The problem
Look through the data below. Pick out the lines holding the string "node".

Data lines
——
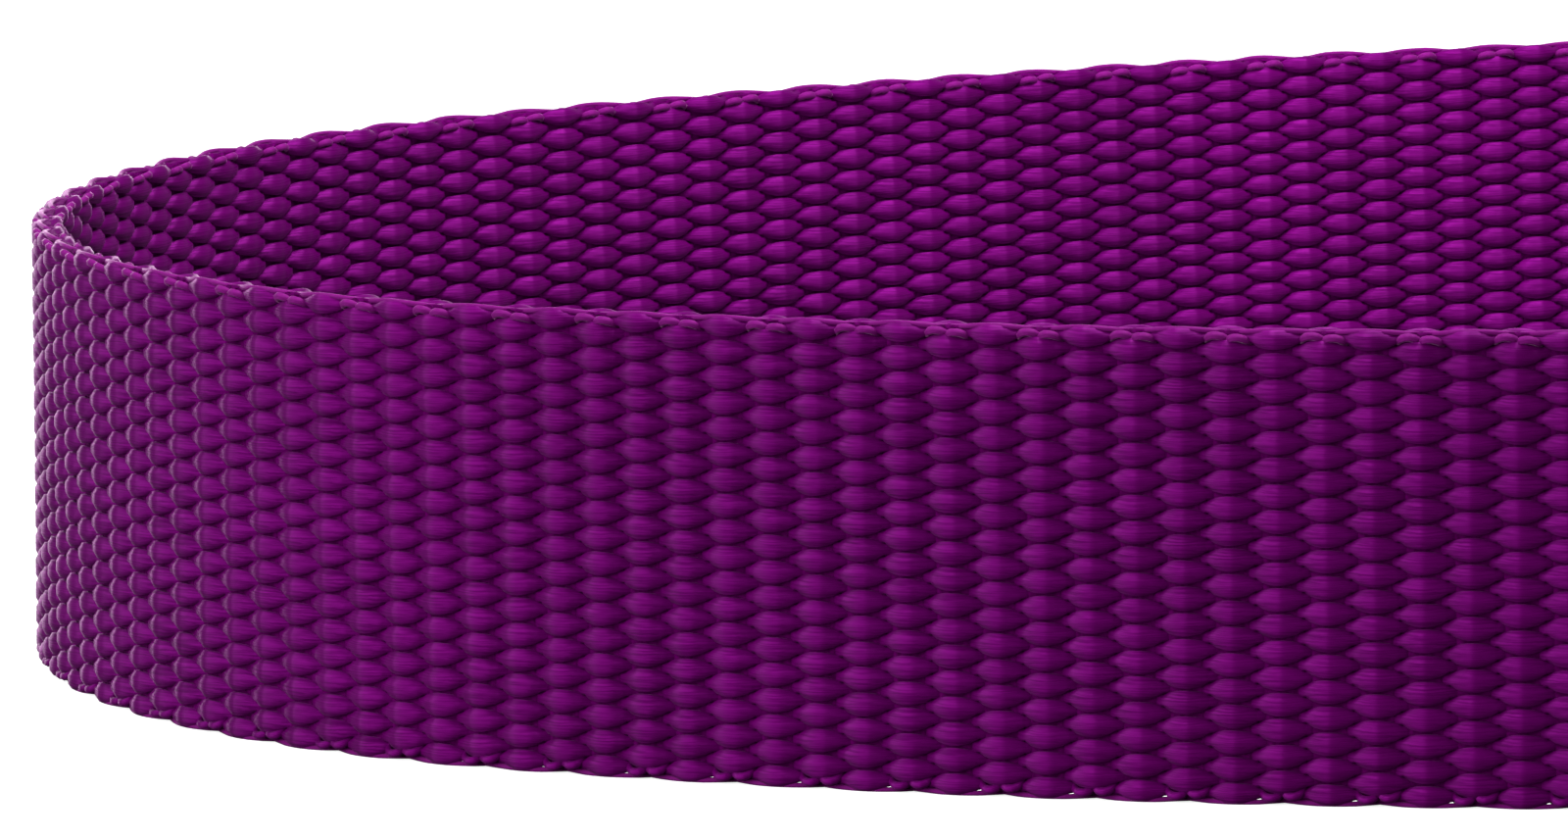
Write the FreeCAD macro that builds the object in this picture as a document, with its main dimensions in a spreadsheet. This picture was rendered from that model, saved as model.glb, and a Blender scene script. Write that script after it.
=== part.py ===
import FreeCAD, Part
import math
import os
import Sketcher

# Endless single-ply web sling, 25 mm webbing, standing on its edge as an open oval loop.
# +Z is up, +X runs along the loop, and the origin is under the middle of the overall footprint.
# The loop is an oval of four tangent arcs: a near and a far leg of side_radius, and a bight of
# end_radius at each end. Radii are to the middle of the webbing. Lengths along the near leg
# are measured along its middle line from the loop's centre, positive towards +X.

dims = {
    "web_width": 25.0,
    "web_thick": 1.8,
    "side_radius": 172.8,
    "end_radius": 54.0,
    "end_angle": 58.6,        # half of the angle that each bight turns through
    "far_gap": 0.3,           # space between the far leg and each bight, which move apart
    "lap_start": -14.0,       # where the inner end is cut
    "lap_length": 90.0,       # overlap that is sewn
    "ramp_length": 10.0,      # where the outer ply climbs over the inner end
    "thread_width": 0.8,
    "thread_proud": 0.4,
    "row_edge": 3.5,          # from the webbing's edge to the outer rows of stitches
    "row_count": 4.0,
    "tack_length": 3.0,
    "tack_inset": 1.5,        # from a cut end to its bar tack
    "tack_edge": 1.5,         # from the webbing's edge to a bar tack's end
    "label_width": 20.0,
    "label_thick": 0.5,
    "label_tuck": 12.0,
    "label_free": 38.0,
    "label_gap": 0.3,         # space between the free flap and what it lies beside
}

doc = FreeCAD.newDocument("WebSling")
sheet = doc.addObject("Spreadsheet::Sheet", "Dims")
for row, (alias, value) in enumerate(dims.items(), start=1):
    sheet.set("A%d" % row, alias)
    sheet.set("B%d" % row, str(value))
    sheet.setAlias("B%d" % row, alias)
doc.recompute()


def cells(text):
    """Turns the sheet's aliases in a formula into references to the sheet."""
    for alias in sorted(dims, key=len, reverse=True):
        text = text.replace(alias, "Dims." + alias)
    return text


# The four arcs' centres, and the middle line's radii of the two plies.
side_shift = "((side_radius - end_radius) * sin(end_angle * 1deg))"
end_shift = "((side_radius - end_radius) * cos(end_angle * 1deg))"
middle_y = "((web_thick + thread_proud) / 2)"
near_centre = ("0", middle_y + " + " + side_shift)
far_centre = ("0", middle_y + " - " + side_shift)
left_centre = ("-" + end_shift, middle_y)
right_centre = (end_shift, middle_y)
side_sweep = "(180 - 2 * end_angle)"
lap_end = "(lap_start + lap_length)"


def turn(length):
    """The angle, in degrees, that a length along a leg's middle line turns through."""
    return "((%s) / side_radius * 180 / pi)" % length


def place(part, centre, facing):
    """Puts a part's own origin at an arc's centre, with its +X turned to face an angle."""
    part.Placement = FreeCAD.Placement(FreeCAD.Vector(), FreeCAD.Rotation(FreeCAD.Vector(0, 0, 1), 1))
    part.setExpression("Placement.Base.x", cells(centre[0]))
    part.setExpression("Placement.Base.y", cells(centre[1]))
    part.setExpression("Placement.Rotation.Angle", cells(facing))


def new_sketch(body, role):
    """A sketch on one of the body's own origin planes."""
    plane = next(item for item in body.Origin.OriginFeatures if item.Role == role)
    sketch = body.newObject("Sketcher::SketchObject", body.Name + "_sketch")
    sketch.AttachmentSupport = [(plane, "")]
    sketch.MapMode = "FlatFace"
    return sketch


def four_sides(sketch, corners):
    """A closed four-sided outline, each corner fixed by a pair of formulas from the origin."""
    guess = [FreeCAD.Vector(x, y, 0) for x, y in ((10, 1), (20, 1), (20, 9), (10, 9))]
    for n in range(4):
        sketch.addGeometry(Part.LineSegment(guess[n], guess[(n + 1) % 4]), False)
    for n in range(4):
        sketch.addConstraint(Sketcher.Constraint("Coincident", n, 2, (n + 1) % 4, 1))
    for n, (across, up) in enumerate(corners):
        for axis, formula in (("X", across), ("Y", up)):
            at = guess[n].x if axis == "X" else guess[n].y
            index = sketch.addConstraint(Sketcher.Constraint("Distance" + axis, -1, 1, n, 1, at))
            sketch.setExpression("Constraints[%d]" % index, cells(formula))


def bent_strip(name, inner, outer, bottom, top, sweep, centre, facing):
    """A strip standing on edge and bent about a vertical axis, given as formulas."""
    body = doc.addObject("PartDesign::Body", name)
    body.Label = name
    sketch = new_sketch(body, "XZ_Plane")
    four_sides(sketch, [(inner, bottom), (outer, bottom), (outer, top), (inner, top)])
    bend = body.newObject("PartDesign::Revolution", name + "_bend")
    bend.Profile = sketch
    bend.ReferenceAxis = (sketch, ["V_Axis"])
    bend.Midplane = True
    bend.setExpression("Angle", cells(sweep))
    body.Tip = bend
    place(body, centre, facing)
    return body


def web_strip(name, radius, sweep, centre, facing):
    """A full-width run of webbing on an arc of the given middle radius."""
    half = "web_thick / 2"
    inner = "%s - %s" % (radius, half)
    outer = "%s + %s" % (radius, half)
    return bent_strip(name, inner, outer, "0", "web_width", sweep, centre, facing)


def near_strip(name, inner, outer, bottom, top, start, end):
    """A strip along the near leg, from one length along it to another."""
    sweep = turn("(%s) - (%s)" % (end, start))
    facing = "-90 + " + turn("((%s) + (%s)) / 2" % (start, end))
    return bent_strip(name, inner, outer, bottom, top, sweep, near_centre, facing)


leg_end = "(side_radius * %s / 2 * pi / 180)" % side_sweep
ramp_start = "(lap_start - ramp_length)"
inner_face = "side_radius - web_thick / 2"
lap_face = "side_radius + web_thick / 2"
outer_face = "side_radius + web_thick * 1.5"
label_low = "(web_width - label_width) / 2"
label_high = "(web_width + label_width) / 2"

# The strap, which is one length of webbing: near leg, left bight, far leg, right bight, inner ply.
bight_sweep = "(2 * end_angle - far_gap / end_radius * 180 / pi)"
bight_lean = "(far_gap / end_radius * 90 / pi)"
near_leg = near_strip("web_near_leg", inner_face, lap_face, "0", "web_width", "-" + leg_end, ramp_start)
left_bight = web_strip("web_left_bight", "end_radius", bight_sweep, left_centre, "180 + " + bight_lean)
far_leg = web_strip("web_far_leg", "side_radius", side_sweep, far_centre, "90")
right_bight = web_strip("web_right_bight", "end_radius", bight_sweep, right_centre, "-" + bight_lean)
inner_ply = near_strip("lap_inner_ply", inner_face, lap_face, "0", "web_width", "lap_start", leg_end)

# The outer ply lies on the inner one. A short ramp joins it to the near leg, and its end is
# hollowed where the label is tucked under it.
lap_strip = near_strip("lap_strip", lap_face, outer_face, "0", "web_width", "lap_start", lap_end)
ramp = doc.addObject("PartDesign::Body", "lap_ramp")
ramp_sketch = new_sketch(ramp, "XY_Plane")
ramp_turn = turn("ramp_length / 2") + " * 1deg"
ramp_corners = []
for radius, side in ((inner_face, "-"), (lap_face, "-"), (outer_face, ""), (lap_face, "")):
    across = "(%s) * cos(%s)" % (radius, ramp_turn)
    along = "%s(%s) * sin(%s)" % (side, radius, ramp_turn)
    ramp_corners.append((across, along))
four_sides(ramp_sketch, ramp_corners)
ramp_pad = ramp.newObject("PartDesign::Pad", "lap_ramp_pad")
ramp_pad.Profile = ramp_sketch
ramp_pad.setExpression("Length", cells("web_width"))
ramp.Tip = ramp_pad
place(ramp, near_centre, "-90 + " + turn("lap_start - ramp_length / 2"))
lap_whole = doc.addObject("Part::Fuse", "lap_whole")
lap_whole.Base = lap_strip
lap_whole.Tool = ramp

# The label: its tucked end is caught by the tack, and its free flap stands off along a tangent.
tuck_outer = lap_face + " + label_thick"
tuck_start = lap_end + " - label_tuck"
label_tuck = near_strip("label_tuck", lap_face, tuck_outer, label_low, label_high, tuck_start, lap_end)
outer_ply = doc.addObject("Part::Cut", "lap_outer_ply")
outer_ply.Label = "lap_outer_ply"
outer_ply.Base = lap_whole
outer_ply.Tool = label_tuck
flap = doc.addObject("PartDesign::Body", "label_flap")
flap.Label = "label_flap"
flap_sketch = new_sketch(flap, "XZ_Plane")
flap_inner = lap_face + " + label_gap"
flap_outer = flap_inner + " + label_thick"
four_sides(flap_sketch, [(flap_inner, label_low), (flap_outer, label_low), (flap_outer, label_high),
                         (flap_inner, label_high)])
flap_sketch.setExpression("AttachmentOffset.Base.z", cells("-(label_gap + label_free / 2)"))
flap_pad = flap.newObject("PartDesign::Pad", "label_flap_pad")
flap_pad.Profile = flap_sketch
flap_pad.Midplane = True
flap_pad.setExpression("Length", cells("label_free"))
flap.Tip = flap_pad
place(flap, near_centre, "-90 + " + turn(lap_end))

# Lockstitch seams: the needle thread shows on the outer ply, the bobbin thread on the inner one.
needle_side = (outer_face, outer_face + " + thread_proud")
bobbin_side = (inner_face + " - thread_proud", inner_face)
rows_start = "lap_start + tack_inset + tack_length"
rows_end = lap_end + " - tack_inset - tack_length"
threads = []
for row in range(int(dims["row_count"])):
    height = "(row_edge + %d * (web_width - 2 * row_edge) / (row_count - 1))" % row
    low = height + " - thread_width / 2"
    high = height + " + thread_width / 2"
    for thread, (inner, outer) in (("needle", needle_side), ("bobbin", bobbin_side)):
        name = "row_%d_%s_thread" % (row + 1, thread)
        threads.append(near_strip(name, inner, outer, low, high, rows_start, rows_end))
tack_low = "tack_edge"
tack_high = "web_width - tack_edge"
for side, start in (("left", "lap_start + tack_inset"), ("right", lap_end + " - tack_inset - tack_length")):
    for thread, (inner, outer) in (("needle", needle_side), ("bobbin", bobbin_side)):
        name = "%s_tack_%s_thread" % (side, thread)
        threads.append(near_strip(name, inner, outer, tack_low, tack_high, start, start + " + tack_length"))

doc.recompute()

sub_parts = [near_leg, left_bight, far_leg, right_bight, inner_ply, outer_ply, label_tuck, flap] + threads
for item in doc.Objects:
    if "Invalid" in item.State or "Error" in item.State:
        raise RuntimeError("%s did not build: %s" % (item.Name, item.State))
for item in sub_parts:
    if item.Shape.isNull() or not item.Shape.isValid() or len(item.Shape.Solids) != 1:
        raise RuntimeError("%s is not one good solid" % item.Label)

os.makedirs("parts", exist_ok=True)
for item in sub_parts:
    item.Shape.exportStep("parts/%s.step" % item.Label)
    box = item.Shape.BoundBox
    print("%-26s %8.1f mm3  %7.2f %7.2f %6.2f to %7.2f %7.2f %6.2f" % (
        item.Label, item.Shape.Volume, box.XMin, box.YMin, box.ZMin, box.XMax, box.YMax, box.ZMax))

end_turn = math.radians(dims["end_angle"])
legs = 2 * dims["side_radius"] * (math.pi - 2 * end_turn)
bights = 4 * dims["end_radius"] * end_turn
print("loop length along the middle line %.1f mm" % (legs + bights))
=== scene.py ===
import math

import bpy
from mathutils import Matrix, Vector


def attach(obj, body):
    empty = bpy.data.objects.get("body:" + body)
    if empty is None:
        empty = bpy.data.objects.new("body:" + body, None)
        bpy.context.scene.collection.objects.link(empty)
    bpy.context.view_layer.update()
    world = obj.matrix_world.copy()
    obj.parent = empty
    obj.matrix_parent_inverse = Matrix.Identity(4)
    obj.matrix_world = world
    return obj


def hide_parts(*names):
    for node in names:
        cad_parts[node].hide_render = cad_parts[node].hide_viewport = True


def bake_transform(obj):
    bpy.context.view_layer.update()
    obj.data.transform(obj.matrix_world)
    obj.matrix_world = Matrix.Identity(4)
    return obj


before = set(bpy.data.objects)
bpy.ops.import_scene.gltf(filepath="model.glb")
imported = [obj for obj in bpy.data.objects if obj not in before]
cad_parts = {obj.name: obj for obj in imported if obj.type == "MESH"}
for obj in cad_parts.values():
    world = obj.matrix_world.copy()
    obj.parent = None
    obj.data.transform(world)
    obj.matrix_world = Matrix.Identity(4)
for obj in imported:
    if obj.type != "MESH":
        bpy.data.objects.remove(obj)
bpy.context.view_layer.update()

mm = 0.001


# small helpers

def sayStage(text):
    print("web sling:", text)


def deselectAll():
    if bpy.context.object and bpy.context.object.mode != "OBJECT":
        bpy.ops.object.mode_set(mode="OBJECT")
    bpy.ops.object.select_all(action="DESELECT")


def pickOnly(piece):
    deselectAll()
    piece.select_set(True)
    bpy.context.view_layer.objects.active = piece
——
Reply
    for node in names:
        cad_parts[node].hide_render = cad_parts[node].hide_viewport = True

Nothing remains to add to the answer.